Гербертсон говорил без умолку, перескакивая с предмета на предмет, сидя за стаканом вина с содовой водой. Он говорил о войне, но не хвастался, не рисовался. Совсем не такие побуждения заставляли его говорить. С этим кадровым офицером произошло то же, что случилось со многими штатскими людьми, призванными на войну, что происходило с англичанами так же, как с французами или немцами, с итальянцами или русскими. Лилли это было знакомо. Однажды во время войны ему пришлось на севере Англии переждать непогоду в коровьем хлеву, слушая рассказ вернувшегося с фронта на побывку молодого батрака; другой раз, в Калабрии, сидя ночью при луне на снопах, которые тут же рядом обмолачивали ногами гонимые по кругу верблюды, — он слушал такую же повесть итальянца; потом еще, на кухне одной английской фермы, он видел пленного германского солдата; и всякий раз он слышал одно и то же, — все тот же подавленный, глухой, безжизненный и тоскующий голос человека, который видел и перенес больше, чем может вместить и осмыслить человеческое сознание. Ни в одном слове этих людей не было стремления окружить себя ореолом славы вернувшегося с поля битвы героя, ни тени романтики войны, — но глухой, безжизненный, точно загипнотизированный голос, не могущий умолкнуть под напором незабываемых видений, недавно бывших реальностью, которую душа не в силах была перенести.

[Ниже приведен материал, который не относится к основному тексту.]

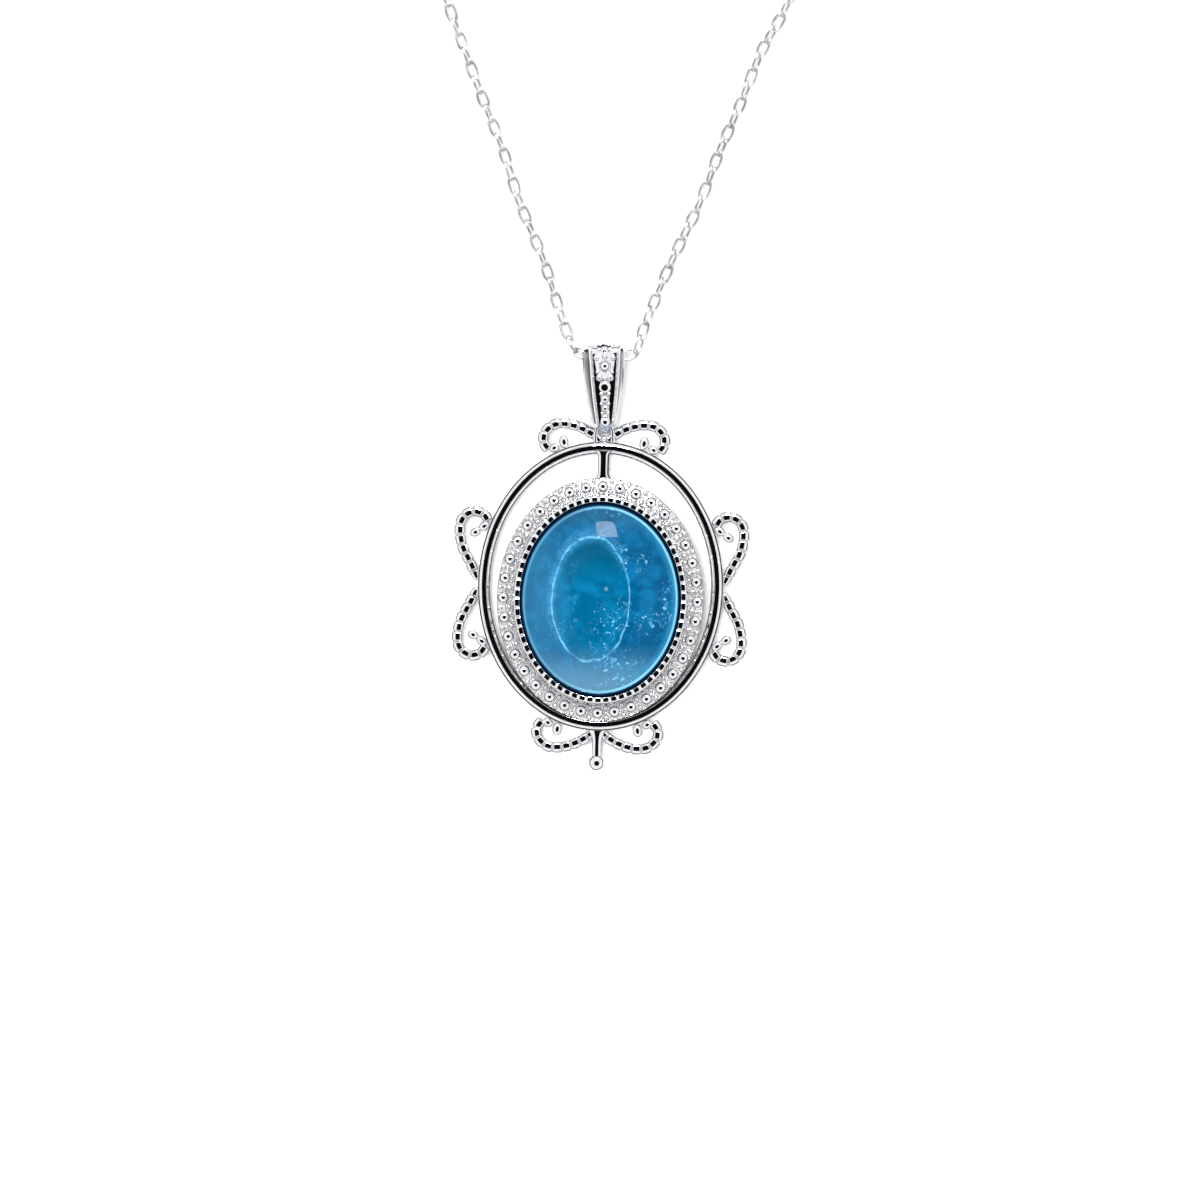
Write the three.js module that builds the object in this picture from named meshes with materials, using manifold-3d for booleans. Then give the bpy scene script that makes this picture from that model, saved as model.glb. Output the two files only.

Гербертсон, конечно, не утратил наружного блеска гвардейского офицера, светской иронии и юмора, с каким обычно в этом кругу говорят о самых серьезных вещах. Но под покровом этой привычной личины крылось то же, что и в каждом простолюдине любой из сражавшихся наций: гнетущая, притупляющая тяжесть невыносимых переживаний, психических ран, которые никто не думал ни перевязывать, ни лечить и боль которых не унималась. Рана затягивалась снаружи, но внутри оставался болезненный, отравляющий психику, гнойник.